3. Hardware keys and passkeys
A physical security key, or a passkey stored on your device, provides the strongest everyday protection. These use cryptography that is tied to the genuine website, so even a convincing fake page cannot trick them. We will look at passkeys properly in a moment, because they are quickly becoming the gold standard.
Passkeys, explained simply
A passkey is a modern replacement for the password. When you create one, your device generates a matched pair of keys. The public half is stored by the website; the private half never leaves your device and is unlocked by your fingerprint, face or screen lock. To sign in, your device proves it holds the private key without ever revealing it.
This design quietly removes several classic problems at once. There is no password to reuse across sites, nothing memorable to guess, and nothing useful for a fake page to steal — a passkey only works on the real website it was made for. For a deeper look at why reuse is so risky, see our guide on why reusing passwords is so dangerous.
Passkeys usually sync securely across your devices through your platform or password manager, and you can approve a sign-in on a laptop by confirming on your nearby phone. In practice it feels like unlocking your phone — quick and familiar — while being dramatically more resistant to phishing.
How to turn the strongest option on
Most services keep these controls under Settings, then Security or Sign-in. Look for headings such as Two-step verification, Two-factor authentication or Passkeys. The general path is the same everywhere:
- Open the account's security settings and choose to add a second step or a passkey.
- If offered, pick a passkey or an authenticator app over SMS.
- For an authenticator app, scan the on-screen code with the app and enter the six-digit code it shows to confirm.
- Save your backup or recovery codes. Store them offline somewhere safe — they are your way back in if you lose your phone.
Start with the accounts that matter most: your email, your password manager and your banking. Securing your inbox is especially important, because it can reset almost everything else — our guide on how to secure your email walks through it step by step.
Common worries, settled
People often hesitate over two fears: being locked out, and the hassle. Lock-out is solved by saving recovery codes and registering more than one method where possible, such as a passkey on two devices. The hassle is smaller than expected — many services only re-prompt on new devices or occasionally, so day-to-day life barely changes while your protection rises sharply.
And none of this replaces good passwords; it layers on top of them. A long, random password from our password generator, combined with a strong second factor, is a genuinely tough combination to beat. If you want to sanity-check an existing password first, our password analyser estimates its strength right in your browser.
The bottom line
Two-factor authentication turns a stolen password into a dead end, and passkeys remove the stealable password almost entirely.

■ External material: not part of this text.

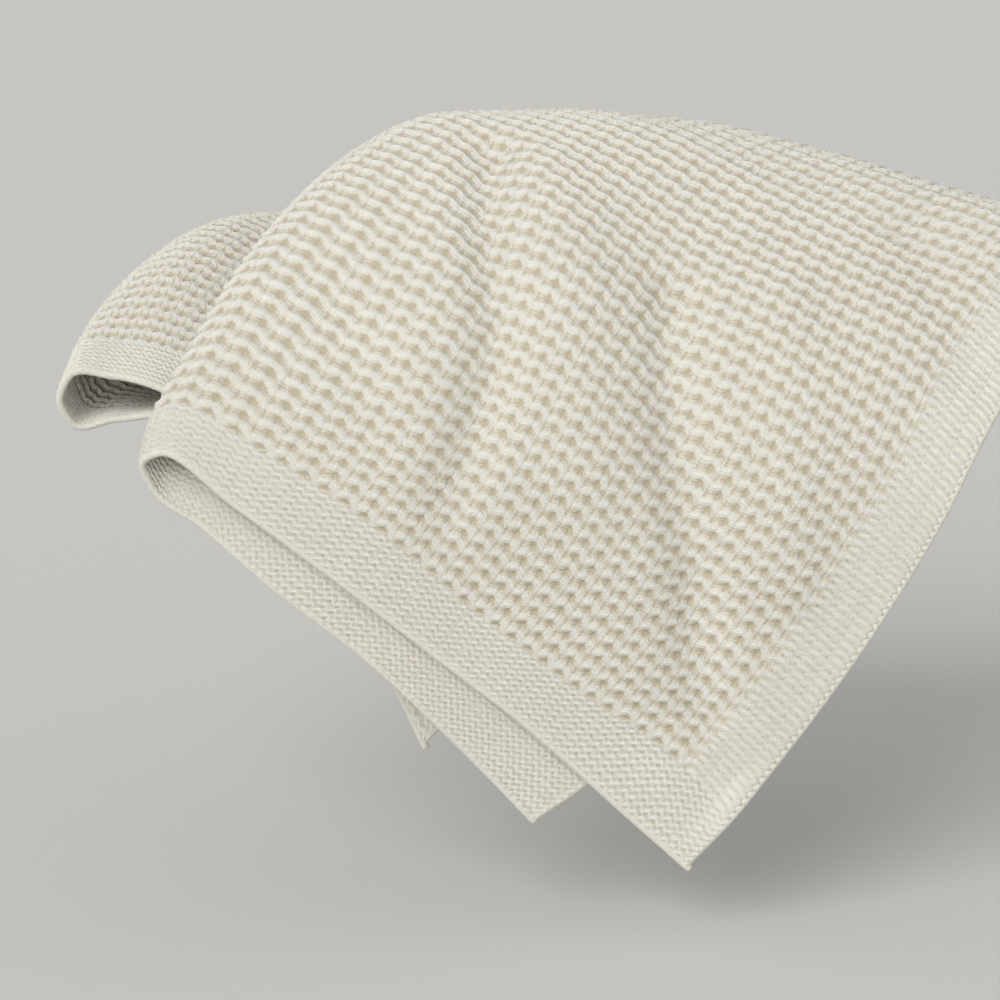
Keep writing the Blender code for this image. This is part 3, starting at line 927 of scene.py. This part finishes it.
BORDERS = (
    ("front_border", ("front_border_outer", "front_border_fold", "front_border_under"),
     (OUTER, INNER), (FRONT, FRONT_LINE), 1.1, 0.54, 1),
    ("outer_side_border", ("upper_outer_side_border",),
     (OUTER, OUTER_LINE), (FRONT_LINE, 0.0), 1.1, 0.54, 2),
    ("inner_side_border", ("upper_inner_side_border",),
     (INNER_LINE, INNER), (FRONT_LINE, 0.0), 1.3, 0.65, 2),
    ("lower_outer_border", ("lower_outer_side_border",),
     (OUTER, OUTER_LINE), (0.0, END_LINE), 1.3, 0.65, 2),
    ("lower_inner_border", ("lower_inner_side_border",),
     (INNER_LINE, INNER), (0.0, END_LINE), 1.3, 0.65, 2),
    ("end_border", ("end_border_outer", "end_border_fold", "end_border_inner"),
     (OUTER, INNER), (END_LINE, END), 1.1, 0.54, 1),
)


def knit_inputs(knit, pressed):
    """The tree's inputs. What lies under the upper leaves is pressed flatter."""
    inputs = {label: getattr(knit, key) for label, key in RELIEF_INPUTS}
    inputs["Seed"] = SEED
    if pressed:
        inputs["Waffle depth"] *= UNDERNEATH
        inputs["Ridge height"] *= UNDERNEATH
    return inputs


def wool(scene):
    """The yarn's material, made once."""
    return bpy.data.materials.get("wool_yarn") or yarn_material("wool_yarn", scene.throw_yarn)


def knit_pieces(scene, table):
    """Every piece of a table, knitted and finished."""
    knit = scene.throw_knit
    tree = bpy.data.node_groups.get("knit_relief") or relief_tree()
    paint = wool(scene)
    for name, nodes, u_range, v_range, wide, tall, back in table:
        base = slab(name, u_range, v_range, knit.cell * wide, knit.cell * tall, back)
        piece = knitted(name, base, tree, knit_inputs(knit, v_range[0] >= 0.0), paint)
        finish_piece(piece, nodes)


class THROW_OT_fields(bpy.types.Operator):
    """Knit the waffle field, leaf by leaf, with both lengthwise folds."""

    bl_idname = "throw.fields"
    bl_label = "Waffle field"

    def execute(self, context):
        knit_pieces(context.scene, FIELDS)
        return {"FINISHED"}


class THROW_OT_borders(bpy.types.Operator):
    """Knit the garter-stitch borders."""

    bl_idname = "throw.borders"
    bl_label = "Garter borders"

    def execute(self, context):
        knit_pieces(context.scene, BORDERS)
        return {"FINISHED"}


def chain_tube(name, us, vs, away, radius, ring=14):
    """A rounded edge along one side of the sheet, with the chain's crossing strands."""
    line = surface(us, vs)
    normal = surface_normals(us, vs)
    step = 0.001 * np.array(away)
    out = line - surface(us - step[0], vs - step[1])
    if away[0]:
        along = surface(us, vs + 0.002) - surface(us, vs - 0.002)
    else:
        along = surface(us + 0.002, vs) - surface(us - 0.002, vs)
    along = unit(along).reshape(-1, 3)
    out = out.reshape(-1, 3)
    normal = normal.reshape(-1, 3)
    line = line.reshape(-1, 3)
    out = unit(out - along * np.sum(out * along, axis=1, keepdims=True))
    line = line + out * (radius - CORD_BACK)
    run = np.concatenate(([0.0], np.cumsum(np.linalg.norm(np.diff(line, axis=0), axis=1))))
    angle = np.arange(ring) * 2 * math.pi / ring
    turn = angle[None, :]
    turns = math.pi * run[:, None] / CHAIN_PITCH
    one_way = np.abs(np.sin(turns + turn))
    other_way = np.abs(np.sin(turns - turn + CHAIN_SHIFT))
    strands = np.maximum(one_way, other_way)
    bulge = CHAIN_BULGE[0] + CHAIN_BULGE[1] * strands**2
    points = line[:, None, :] + radius * bulge[:, :, None] * (
        out[:, None, :] * np.cos(turn)[:, :, None] + normal[:, None, :] * np.sin(turn)[:, :, None]
    )
    count = len(line)
    i, j = np.meshgrid(np.arange(count - 1), np.arange(ring), indexing="ij")
    a = (i * ring + j).ravel()
    b = (i * ring + (j + 1) % ring).ravel()
    quads = np.stack([a, a + ring, b + ring, b], axis=1)
    facing = np.sum(np.cross(out[0], normal[0]) * along[0])
    if facing > 0:
        quads = quads[:, ::-1]
    first = np.arange(ring)
    last = first + (count - 1) * ring
    caps = [first[::-1], last] if facing > 0 else [first, last[::-1]]
    loops = np.concatenate([quads.ravel(), caps[0], caps[1]])
    sizes = np.concatenate([np.full(len(quads), 4), [ring, ring]])
    flat = np.arange(len(sizes)) >= len(quads)
    # Painted shade: the edge's tone is darker between its crossing strands
    tone = CHAIN_SHADE[0] + CHAIN_SHADE[1] * strands
    return mesh_from(name, points.reshape(-1, 3), loops, sizes, flat, {"relief": tone.ravel()})


class THROW_OT_edge(bpy.types.Operator):
    """Add the rounded chain edge along all four sides."""

    bl_idname = "throw.edge"
    bl_label = "Rounded edge"

    def execute(self, context):
        paint = wool(context.scene)
        radius = EDGE_CORD / 2 + CORD_OVER
        hem = np.arange(OUTER - CORD_PAST, INNER + CORD_PAST, CORD_STEP)
        side = np.arange(FRONT, END, CORD_STEP)
        rows = (
            ("front_hem_edge", "front_hem_cord", hem, np.array([FRONT]), (0.0, -1.0)),
            ("end_hem_edge", "end_hem_cord", hem, np.array([END]), (0.0, 1.0)),
            ("outer_side_edge", "outer_side_cord", np.array([OUTER]), side, (-1.0, 0.0)),
            ("inner_side_edge", "inner_side_cord", np.array([INNER]), side, (1.0, 0.0)),
        )
        for name, node, us, vs, away in rows:
            mesh = chain_tube(name, us, vs, away, radius)
            mesh.materials.append(paint)
            piece = bpy.data.objects.new(name, mesh)
            context.scene.collection.objects.link(piece)
            finish_piece(piece, (node,))
        return {"FINISHED"}


def soft_sun(name, direction, strength, spread, colour):
    """A broad, soft light from far off: it lights near and far alike."""
    data = bpy.data.lights.new(name, "SUN")
    data.energy = strength
    data.angle = math.radians(spread)
    data.color = colour
    lamp = bpy.data.objects.new(name, data)
    lamp.rotation_euler = (-Vector(direction)).to_track_quat("-Z", "Y").to_euler()
    bpy.context.scene.collection.objects.link(lamp)


class THROW_OT_stage(bpy.types.Operator):
    """Make the floor, the soft lights and the camera."""

    bl_idname = "throw.stage"
    bl_label = "Stage"

    def execute(self, context):
        scene = context.scene
        stage = scene.throw_stage
        depth = stage.floor_depth
        mesh = bpy.data.meshes.new("floor")
        far = FLOOR_HALF
        corners = [(x, y, -depth) for x, y in ((-far, -far), (far, -far), (far, far), (-far, far))]
        mesh.from_pydata(corners, [], [(0, 1, 2, 3)])
        paint = bpy.data.materials.new("floor_paint")
        paint.use_nodes = True
        shader = paint.node_tree.nodes["Principled BSDF"]
        shader.inputs["Base Color"].default_value = (*stage.floor_colour, 1.0)
        shader.inputs["Roughness"].default_value = 0.9
        shader.inputs["Specular IOR Level"].default_value = 0.2
        mesh.materials.append(paint)
        floor = bpy.data.objects.new("floor", mesh)
        scene.collection.objects.link(floor)
        world = bpy.data.worlds.new("soft_room")
        world.use_nodes = True
        glow = world.node_tree.nodes["Background"]
        glow.inputs["Color"].default_value = (0.97, 0.985, 1.0, 1.0)
        glow.inputs["Strength"].default_value = stage.ambient
        scene.world = world
        key = stage.key_power
        soft_sun("key", KEY_FROM, key, 42.0, (1.0, 0.985, 0.96))
        soft_sun("fill", FILL_FROM, key * FILL_SHARE, 24.0, (1.0, 0.98, 0.94))
        data = bpy.data.cameras.new("camera")
        data.lens = stage.lens
        data.sensor_width = 36.0
        data.clip_end = 100.0
        camera = bpy.data.objects.new("camera", data)
        camera.location = CAMERA_PLACE
        camera.rotation_euler = (math.radians(90.0 - CAMERA_DIP), 0.0, 0.0)
        scene.collection.objects.link(camera)
        scene.camera = camera
        scene.view_settings.view_transform = "Standard"
        return {"FINISHED"}


class THROW_PT_panel(bpy.types.Panel):
    """Builds the throw, piece by piece."""

    bl_idname = "THROW_PT_panel"
    bl_label = "Folded throw"
    bl_space_type = "VIEW_3D"
    bl_region_type = "UI"
    bl_category = "Throw"

    def draw(self, context):
        for group in (context.scene.throw_knit, context.scene.throw_yarn, context.scene.throw_stage):
            box = self.layout.box()
            for key in group.bl_rna.properties.keys():
                if key not in {"rna_type", "name"}:
                    box.prop(group, key)
        for operator in OPERATORS:
            self.layout.operator(operator.bl_idname)


GROUPS = (
    ("throw_knit", ThrowKnit),
    ("throw_yarn", ThrowYarn),
    ("throw_stage", ThrowStage),
)
OPERATORS = (THROW_OT_stage, THROW_OT_fields, THROW_OT_borders, THROW_OT_edge)


def register():
    for _, group in GROUPS:
        bpy.utils.register_class(group)
    for operator in OPERATORS:
        bpy.utils.register_class(operator)
    bpy.utils.register_class(THROW_PT_panel)
    for key, group in GROUPS:
        setattr(bpy.types.Scene, key, bpy.props.PointerProperty(type=group))


def unregister():
    for key, _ in GROUPS:
        delattr(bpy.types.Scene, key)
    bpy.utils.unregister_class(THROW_PT_panel)
    for operator in reversed(OPERATORS):
        bpy.utils.unregister_class(operator)
    for _, group in reversed(GROUPS):
        bpy.utils.unregister_class(group)


def main():
    register()
    bpy.ops.throw.stage()
    bpy.ops.throw.fields()
    bpy.ops.throw.borders()
    bpy.ops.throw.edge()


if __name__ == "__main__":
    main()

Turn on the strongest option your key accounts offer, keep your recovery codes somewhere safe, and you will have closed the door on the most common kind of account takeover.
Frequently asked questions
Is SMS two-factor authentication still worth using?
Yes — any 2FA is far better than none. But if an authenticator app or a passkey is offered, choose that instead, because text codes can be intercepted through SIM-swapping and phishing.
What happens if I lose my phone with the authenticator app?
This is why you save backup codes when you set 2FA up. Store them somewhere safe and offline. Many authenticator apps also let you back up encrypted copies so you can restore them on a new device.
Are passkeys safer than passwords?
For most people, yes. A passkey cannot be reused, guessed or phished in the usual way, because the secret never leaves your device and only works on the genuine website it was created for.
Do I still need a password if I use a passkey?
Often the account still has a password as a fallback, so keep it strong and unique. Over time some services may let you remove the password entirely once a passkey is set up.
Can I use the same passkey on my phone and laptop?
Yes. Passkeys sync through your platform or password manager, and you can also approve a sign-in on a nearby device, so one account can be reached from several of your gadgets.
This article is general online-safety education, not professional security advice.